As someone who's been to a <5% acceptance rate school and a school that no one outside my city knows exists, I agree with this assessment.

To ground this discussion, I'll be using stats from the 2020 EA demographics survey.

Specifically, this chart of EA's alma maters.

As you can see, that's a huge overrepresentation from elite universities. Over 1/3 of respondents come from Oxbridge or T20 universities. The top-heaviness is even wilder if you dig into EA's funding sources. By 80k's own estimates, 80% of EA's funding essentially comes from the work of Dustin Moskovitz from Harvard and Sam Bankman-Fried from MIT.[1]

There's arguably some justification for this:

  1. Impact has a top-heavy distribution. I forget which post I saw, but the basic premise was that in the same way EA charities can be 1,000 times more impactful than the average charity, the work of a few influential EAs can be 1,000 times more impactful than the average EA. Some examples cited were AI research and policy. Personally, I agree. Do I want to think of myself as a temporarily embarrassed billionaire philanthropist? Sure. But realistically, why the hell would I have a problem with someone doing a lot of good?

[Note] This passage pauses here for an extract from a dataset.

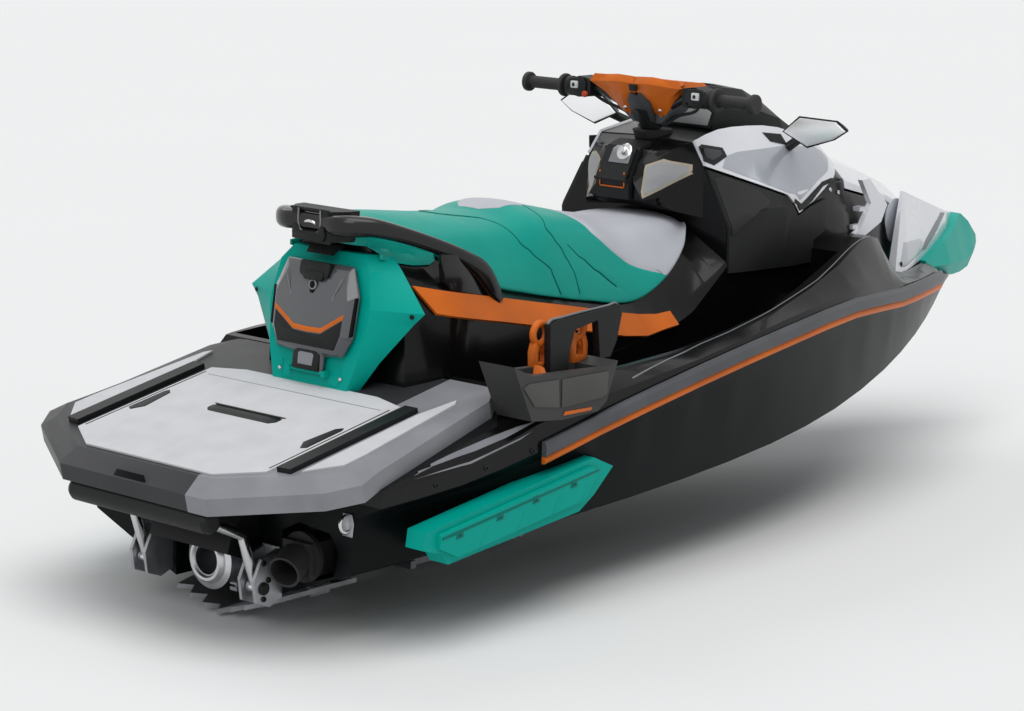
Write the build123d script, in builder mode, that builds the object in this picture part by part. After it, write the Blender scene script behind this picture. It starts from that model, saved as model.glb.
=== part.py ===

Go nuts.
  2. On the wealth front, you could argue that's just a reflection of existing systemic inequality. Global and societal wealth is largely concentrated in the top 10% or top 1%, and any nonprofit seeking funds would essentially mirror that distribution. And in any case, unless EA prioritises wealth redistribution as a nonnegotiable movement goal/cause area, isn't it a good thing that there are billionaires using their wealth, privilege and influence to fund solutions instead of demanding normal people donate? I try to donate, but I'm thankful the movement doesn't have to live or die based on whether a thousand EAs buy slightly more expensive ergonomic chairs or nice meals every Friday.

However, I think the argument for diversity remains compelling:

  1. In terms of neglectedness, this early in the movement, it's just logical to reach out to underrepresented demographics. A worldwide movement of a few thousand people should be evolving and adapting, and the 99% of institutions that are underrepresented present a compelling case. If this were a cause area exploration, it would be really weird to settle for engaging the top 1% just because they responded first.
  2. EA is ultimately about using evidence and reason to do the most good. Compared to other goals like making a lot of money, this goal benefits from diversity of perspective. If EA wants to solve humanity's problems, you'd think it would be beneficial to have more perspectives that are closer to explored cause areas, or perspectives that can make a case for a currently-neglected cause area.

Overall, I agree. And for certain EAs reading this who remain unconvinced, I doubt EA would have grown to what it is today if Will Macaskill had decided that American EAs weren't worth the trouble of reaching out to, or that certain initially-unpopular cause areas weren't worth acknowledging.

  1. ^

    Yes, I know FTX has a very EA-aligned team and is not just SBF. However, if you attempt to break down the actual alma maters of the FTX leadership, you'll find it only strengthens my point.

I also agree that an EA priority in the next decade is to become more diverse, and applaud this for being a tractable first step, not a full solution.

This feels very related to the recent post Most Ivy-smart students aren't at Ivy-tier schools, which notes near the beginning: 

I don't address/argue the normative claim that EA should focus less on college rank at the individual (e.g., hiring) and/or community (e.g., which schools' EA groups to invest more resources in developing) levels, but that would indeed be a non-crazy takeaway if the post makes you update in the direction I expect it to, on average!